The lecture presents a diagram illustrating the scale lengths at which different forces dominate:

• Nuclear Forces: Dominate at 10⁻¹⁵ meters (nucleus formation).
• Electric Forces: Dominate at angstrom distances (chemistry, molecule formation, metals).
• Magnetic Forces: Dominate at galactic scale lengths (weaker than electric forces, e.g., Earth's ionosphere, solar system).
• Gravitational Forces: Dominate at the largest scales (universe formation).

Superposition Principle

The lecture introduces the superposition principle for calculating the force on a charge due to multiple charges.

• Principle: The total force on a charge is the vector sum of the individual forces due to each other charge, as if each charge were acting alone.
• Equation: F = (q / 4πε₀) * Σ(Qi * rî / ri²), where the summation is over all charges Qi.
• Validity: Superposition holds true when the presence of other charges does not affect the interaction between the charge in question and any individual charge.
• Accuracy: Coulomb's Law and the superposition principle have been verified to high precision (approximately 20 digits) in vacuum.

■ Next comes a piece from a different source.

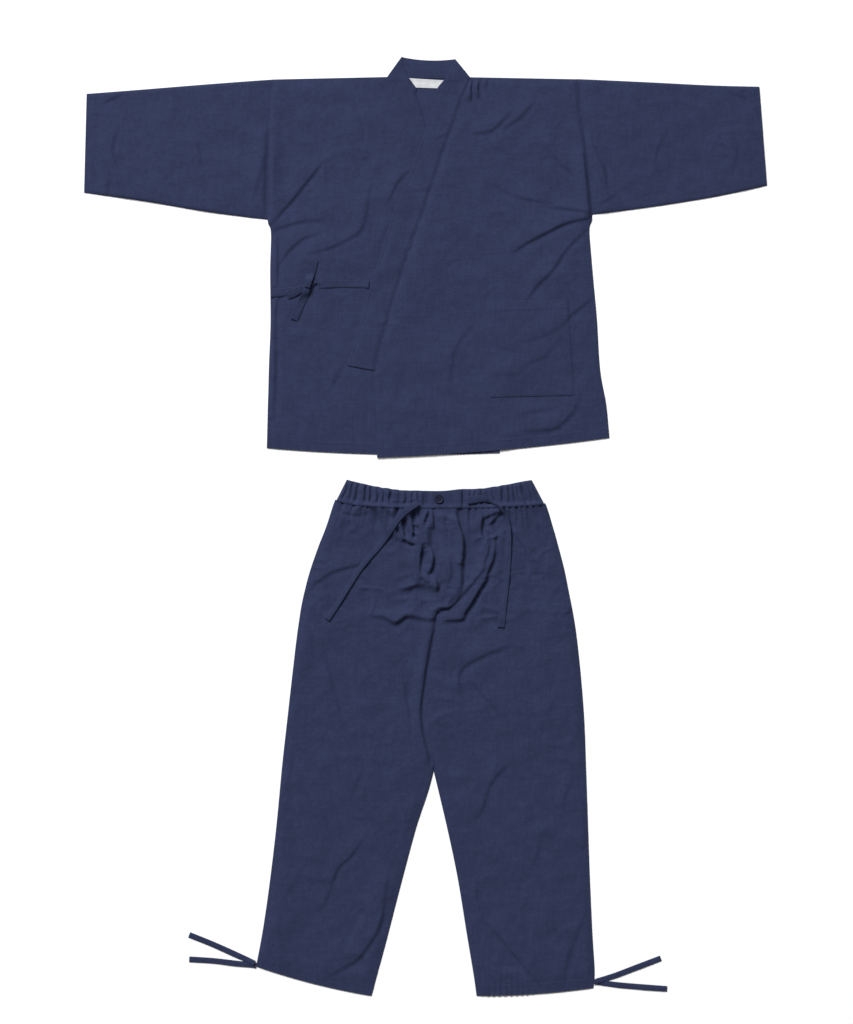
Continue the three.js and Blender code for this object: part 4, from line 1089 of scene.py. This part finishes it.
def waistband(name, node, from_x, to_x, top_inset, rise, seed):
    """A stretch of the waistband, full between its gathers and flat at the placket."""
    parts = np.linspace(0, 1, 1200)
    low, high = waist_line(True, parts), waist_line(False, parts)
    inside = (low[:, 0] >= from_x) & (low[:, 0] <= to_x)
    low, high = low[inside], high[inside]
    run = run_of(low)
    at = marks([run[-1]], round(run[-1] / 1.5), EDGE[:3], EDGE[:3])[0]
    low, high = at_runs(at, run, low), at_runs(at, run, high)
    wave = drift(high[:, 0], 0 * high[:, 0], 9, seed)
    high[:, 1] += 0.9 * wave * (1 - pressed(high[:, 0])) - top_inset
    sewn, folded = np.array([0, 0.7, 2.0, 3.6, 5.2]), np.array([0, 0.6, 1.6, 3.2, 5.5])
    plan = Plan(*rows_between(low, high, STEP, sewn, folded, columns=10)[:2])
    x, y = plan.x, plan.y
    flat = pressed(x)
    full = gathered(x, y) * (1 - flat) + 0.25 * flat
    lift = rise * full * (0.6 + 0.4 * smooth(plan.right / 6))
    lift = lift + 1.6 * rumpled(x, y, 11, seed + 9) * (1 - flat) * smooth(plan.left / 6)
    lift = lift + 0.6 * np.maximum(drift(x, 0.3 * y, 6, seed + 1), -0.5) * (1 - flat)
    for ridge, height, half in BAND_RIDGES:
        lift = lift + height * bell((x - ridge) / half) * (0.4 + 0.6 * smooth(plan.left / 6))
    ground = height_in(rested(4), x, y)
    level = ground[:, ground.shape[1] // 2][:, None]
    lift = np.maximum(level + lift - ground, 0) * smooth((plan.left - 0.5) / 15)
    crown = -0.35 * bell((plan.left - 3.6) / 1.1) - 0.5 * (1 - rolled(plan.right, 3.2))
    crown = crown + sewn_down(plan.left, WAISTBAND_WALL, 6)
    ends = np.minimum(plan.start, plan.end)
    crown = crown - 0.5 * (1 - rolled(ends, 1.6)) * flat
    roll = rolled(np.minimum(ends + 0.4, 60), 5) * (1 - flat) + flat
    at_seam = 1 - smooth(plan.left / 5)
    lay(
        name, plan, "navy_band", node, wall=WAISTBAND_WALL, reach=4,
        lift=lift, crown=crown, roll=roll, snug=at_seam, sink=1.1 * at_seam,
    )
    return plan


def lay_trouser_front(side, rows, creases, inseam, seed):
    """A trouser front, gathered at the waist, with finer mesh beside the fly."""
    outer, inner = ("left", "right") if side == "right" else ("right", "left")
    finer = (0.36, 0.5) if side == "right" else (0.62, 0.5)
    plan = sewn_to_waist(panel(rows, last=HEM_EDGE, early=(0.37, 0.23), early_across=finer))
    x, y = plan.x, plan.y
    from_outer, from_inner = getattr(plan, outer), getattr(plan, inner)
    fades = (plan.start, 30), (plan.end, 40), (from_outer, 16), (from_inner, 24)
    lift = fullness(plan, 2.9, seed, *fades)
    lift = lift + creased(x, y, creases) * (0.4 + 0.6 * smooth(from_inner / 8))
    near_waist = np.exp(-np.maximum(plan.start - WAIST_UNDERLAP, 0) / 30)
    flat = pressed(x)
    lift = lift + WAIST_FULLNESS * (gathered(x, y) * (1 - flat) + 0.1 * flat) * near_waist
    lift = lift + 1.5 * drift(x, 0.2 * y, 8, seed + 7) * np.exp(-plan.start / 45) * (1 - 0.6 * flat)
    crumpled = smooth((y + 260) / 120)
    lift = lift + crumpled * (1.7 * rumpled(x, y, 30, seed + 50) + 1.1 * rumpled(x, y, 15, seed + 60))
    if side == "left":
        drawn = np.maximum(0, 1 - np.abs((x - 162) / 56) ** 4) * np.exp(-plan.end / 26)
        wobble = 2 * math.pi * (x + 2.5 * drift(x, y, 30, 7)) / 11
        lift = lift + 1.5 * drawn * (0.5 + 0.5 * np.cos(wobble))
    lift = np.maximum(lift, 0.1)
    lift = np.where(lift > FULLEST, FULLEST + 3 * np.tanh((lift - FULLEST) / 3), lift)
    above_crotch = smooth((y - CROTCH_Y) / 10)
    below_crotch = smooth((CROTCH_Y + 6 - y) / 16)
    roll = rolled(from_outer, 9) * turned_under(from_inner, 7, below_crotch)
    crown = turned_hem(plan.end) + pulls(x, y, plan.end, 18, 12, seed + 4)
    crown = crown - 0.45 * line_dent(x, y, inseam, 2.6)
    if side == "right":
        for line in FLY_STITCHES:
            crown = crown - 0.4 * line_dent(x, y, line, 1.8)
        crown = crown + above_crotch * sewn_down(from_inner, WALL)
        lift = lift * (1 - above_crotch * (1 - smooth(from_inner / 6)))
    lay(
        f"trouser_front_{side}_cloth", plan, "navy_cotton", f"trousers_front_{side}",
        reach=12, lift=lift, crown=crown, roll=roll,
        snug=above_crotch * (1 - smooth(from_inner / 16)),
        sink=0.28 * above_crotch * (1 - smooth(from_inner / 5)),
    )
    stitch_edge(plan, "end", HEM_LINE, "trousers")
    stitch(beside(inseam, 1.6), "trousers")


def build_trousers():
    at_centre = lambda y: np.interp(y, (CROTCH_Y - 18, CROTCH_Y + 14), (TUCK, 0.5))
    right_back = sewn_to_waist(panel(RIGHT_TROUSER_BACK, COARSE, tuck=(tucked, at_centre)))
    left_back = sewn_to_waist(panel(LEFT_TROUSER_BACK, COARSE, tuck=(at_centre, tucked)))
    for side, plan in (("right", right_back), ("left", left_back)):
        lay(
            f"trouser_back_{side}_cloth", plan, "navy_cotton", f"trousers_back_{side}",
            lift=0,
        )
    waistband(
        "waistband_back_cloth", "waistband_back", -176, 234, 2.5, 1.2,
        51,
    )
    lay_trouser_front("left", LEFT_TROUSER, LEFT_TROUSER_CREASES, LEFT_INSEAM, 61)
    waistband(
        "waistband_left_cloth", "waistband_front_left", PLACKET[0], 235.2, 0, BAND_FULLNESS,
        53,
    )
    lay_trouser_front("right", RIGHT_TROUSER, RIGHT_TROUSER_CREASES, RIGHT_INSEAM, 67)
    for line in FLY_STITCHES + [CENTRE_SEAM_STITCH]:
        stitch(even_line(line, STITCH), "trousers")
    right_band = waistband(
        "waistband_right_cloth", "waistband_front_right", -177.2, PLACKET[1], 0, BAND_FULLNESS,
        55,
    )
    stitch(even_line(edge_line(right_band, "end", 2.4), STITCH), "trousers")
    for aside in (-0.9, 0.9):
        line = [(BUTTON[0] + aside, 41), (BUTTON[0] + aside, 64.5)]
        stitch(even_line(line, 1.3), "trousers")
    stitch_edge(right_band, "left", 3.6, "trousers")


def cylinder(radius, depth, x, y, z, vertices):
    """A cylinder added as the only selected object."""
    bpy.ops.object.select_all(action="DESELECT")
    bpy.ops.mesh.primitive_cylinder_add(
        vertices=vertices, radius=radius * MM, depth=depth * MM, location=(x * MM, y * MM, z * MM)
    )
    return bpy.context.object


def build_button():
    """A round button with a raised rim and four holes, sewn on through them."""
    x, y = BUTTON
    ground = height_in(rested(6), np.array([x]), np.array([y]))[0] + 0.3
    middle = ground + BUTTON_THICKNESS / 2
    button = cylinder(BUTTON_RADIUS, BUTTON_THICKNESS, x, y, middle, 64)
    button.name = "waist_button_disc"
    bpy.ops.object.mode_set(mode="EDIT")
    bpy.ops.mesh.select_all(action="DESELECT")
    bpy.ops.object.mode_set(mode="OBJECT")
    top_face = max(button.data.polygons, key=lambda face: face.center.z)
    top_face.select = True
    bpy.ops.object.mode_set(mode="EDIT")
    bpy.ops.mesh.inset(thickness=BUTTON_RIM * MM, depth=0)
    bpy.ops.mesh.inset(thickness=BUTTON_DISH * MM, depth=-BUTTON_DISH * MM)
    bpy.ops.object.mode_set(mode="OBJECT")
    bevel = button.modifiers.new("soft edges", "BEVEL")
    bevel.width, bevel.segments, bevel.angle_limit = 0.45 * MM, 3, math.radians(30)
    bpy.ops.object.modifier_apply(modifier=bevel.name)
    for dx, dy in ((-2, -2), (-2, 2), (2, -2), (2, 2)):
        drill = cylinder(1.0, 4 * BUTTON_THICKNESS, x + dx, y + dy, middle, 20)
        bpy.ops.object.select_all(action="DESELECT")
        button.select_set(True)
        bpy.context.view_layer.objects.active = button
        cut = button.modifiers.new("hole", "BOOLEAN")
        cut.object, cut.operation, cut.solver = drill, "DIFFERENCE", "EXACT"
        bpy.ops.object.modifier_apply(modifier=cut.name)
        bpy.data.objects.remove(drill)
    bpy.ops.object.transform_apply(location=True, rotation=True, scale=True)
    bpy.ops.object.shade_smooth_by_angle(angle=math.radians(35))
    button.data.materials.clear()
    button.data.materials.append(materials["navy_button"])
    belongs(button, "waist_button")


def twisted_tape(name, places, width, narrowing, turns, reach, raised=(0, 0)):
    """A flat tape laid along the places as a free cord. Narrowing, turns and how far it is
    raised are given at even parts of its length, the turns in degrees about its own line."""
    line = even_line(places, CORD_STEP)
    count = len(line)
    wide = width * spread(narrowing, count)
    turn = np.pad(spread(turns, count), 2, mode="edge")
    turn = np.radians(np.convolve(turn, np.ones(5) / 5, "valid"))
    ground = height_in(rested(reach), line[:, 0], line[:, 1])
    ground = ground + 0.12 + 0.35 * (0.5 + 0.5 * drift(line[:, 0], line[:, 1], 26, len(places)))
    ground = ground + spread(raised, count)
    half = np.abs(np.sin(turn)) * wide / 2 + np.abs(np.cos(turn)) * CORD_THICKNESS / 2
    centre = np.column_stack([line, ground + half])
    angles = np.linspace(0, 2 * math.pi, 19)[:-1]
    flat = np.sign(np.cos(angles)) * np.abs(np.cos(angles)) ** 0.55
    thick = np.sin(angles) * (1 - 0.22 * bell((np.abs(flat) - 0.66) / 0.1))
    aside = np.column_stack([leftwards(headings(line)), 0 * turn])
    up, turn = np.array([0.0, 0.0, 1.0]), turn[:, None]
    across = aside * np.cos(turn) + up * np.sin(turn)
    rising = up * np.cos(turn) - aside * np.sin(turn)
    across, rising = across * wide[:, None] / 2, rising * CORD_THICKNESS / 2
    rings = centre[:, None] + across[:, None] * flat[:, None] + rising[:, None] * thick[:, None]
    sides = len(angles)
    number = np.arange(count * sides).reshape(count, sides)
    number = np.hstack([number, number[:, :1]])
    quads = np.stack([number[:-1, 1:], number[:-1, :-1], number[1:, :-1], number[1:, 1:]], axis=-1)
    faces = quads.reshape(-1, 4).tolist() + [number[0, :-1].tolist(), number[-1, -2::-1].tolist()]
    piece = mesh_object(name, rings.reshape(-1, 3), faces, materials["navy_tape"], flat=2)
    belongs(piece, name.removesuffix("_tape"))
    add_to_pile(*np.moveaxis(rings[:, : sides // 2 + 1], -1, 0))


def build_cords():
    twisted_tape(
        "drawstring_right_tape", RIGHT_DRAWSTRING, DRAWSTRING_WIDTH,
        (0.85, 0.95, 0.95, 0.88, 0.8, 0.76, 0.74, 0.74, 0.8), (6, 0, 3, 4, 6, 8, 8, 8, 6), 5,
        (0.5, 0.8, 0.8, 0.7, 0.6, 0.5, 0.5, 0.4, 0.2),
    )
    twisted_tape(
        "drawstring_left_tape", LEFT_DRAWSTRING, DRAWSTRING_WIDTH,
        (1.1, 1.0, 0.5, 0.42, 0.5, 0.85, 0.95, 0.9, 0.88, 0.86, 0.9, 1.0, 1.06),
        (4, 10, 30, 36, 30, 12, 4, 2, 4, 4, 3, 0, 0), 5,
        (1.6, 1.4, 0.8, 0.5, 0.4, 0.4, 0.4, 0.4, 0.3, 0.2, 0.2, 0.1, 0),
    )
    for name, places in HEM_TIES.items():
        twisted_tape(f"{name}_tape", places, HEM_TIE_WIDTH, (0.94, 1, 1, 1), (0, 3, -2, 0), 2.5)


def light(kind, name, energy, place, source):
    """A light at a place in metres that shines from the direction of its source."""
    bpy.ops.object.light_add(type=kind, location=place)
    lamp = bpy.context.object
    lamp.name = name
    lamp.data.energy = energy
    lamp.rotation_euler = Vector(source).to_track_quat("Z", "Y").to_euler()
    return lamp.data


def build_studio():
    bpy.ops.object.select_all(action="DESELECT")
    bpy.ops.mesh.primitive_plane_add(size=14, location=(0, 0, -0.0003))
    floor = bpy.context.object
    floor.name = "studio_floor"
    floor.data.materials.append(materials["pale_paper"])
    bpy.ops.object.transform_apply(location=True, rotation=True, scale=True)
    floor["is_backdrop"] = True

    world = bpy.data.worlds.new("studio air")
    bpy.context.scene.world = world
    world.use_nodes = True
    background = world.node_tree.nodes["Background"]
    background.inputs["Color"].default_value = (1.0, 1.0, 1.0, 1)
    background.inputs["Strength"].default_value = 0.20

    low = math.radians(50)
    source = (*LIGHT_SIDE * math.sin(low), math.cos(low))
    sun = light("SUN", "soft key light", 3.9, (-1.2, 2.4, 3), source)
    sun.angle = math.radians(22)
    light("AREA", "soft box above the jacket", 19, (-0.9, 1.5, 2.2), (-0.7, 0.6, 2.2)).size = 1.2

    camera_data = bpy.data.cameras.new("photo camera")
    camera = bpy.data.objects.new("photo camera", camera_data)
    bpy.context.scene.collection.objects.link(camera)
    camera_data.sensor_width = SENSOR
    camera_data.lens = SENSOR * CAMERA_HEIGHT / PHOTO_TALL
    camera.location = (PHOTO_MIDDLE[0] * MM, PHOTO_MIDDLE[1] * MM, CAMERA_HEIGHT * MM)
    bpy.context.scene.camera = camera
    bpy.context.scene.view_settings.view_transform = "Standard"


build_studio()
build_jacket()
build_fastening()
build_trousers()
build_button()
build_cords()
stitching_object("jacket")
stitching_object("trousers")

boxes = {"cad": CAD_BOX, "visual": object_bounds()}
{key: [list(corner) for corner in box] for key, box in boxes.items()}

Continuous Charge Distributions

The lecture discusses how to calculate the force due to a continuous charge distribution.

• Problem: Summing over a large number of individual charges (e.g., 10²³) is impractical.
• Solution: Divide the charge distribution into small volume elements (boxes) of size Δ.
• Charge Density (ρ): Define charge density as the charge per unit volume (Q / Δ³).
• Volume Integral: Replace the summation over individual charges with a volume integral: F = (1 / 4πε₀) * ∫(ρ / r²) dV.

Conclusion

The lecture provides a detailed explanation of Coulomb's Law, its implications, and its limitations. It emphasizes the immense strength of the electrostatic force, explains why gravity dominates at large scales, introduces the superposition principle, and outlines the method for calculating forces due to continuous charge distributions. The lecture sets the stage for further exploration of electromagnetism by establishing a solid foundation in electrostatics.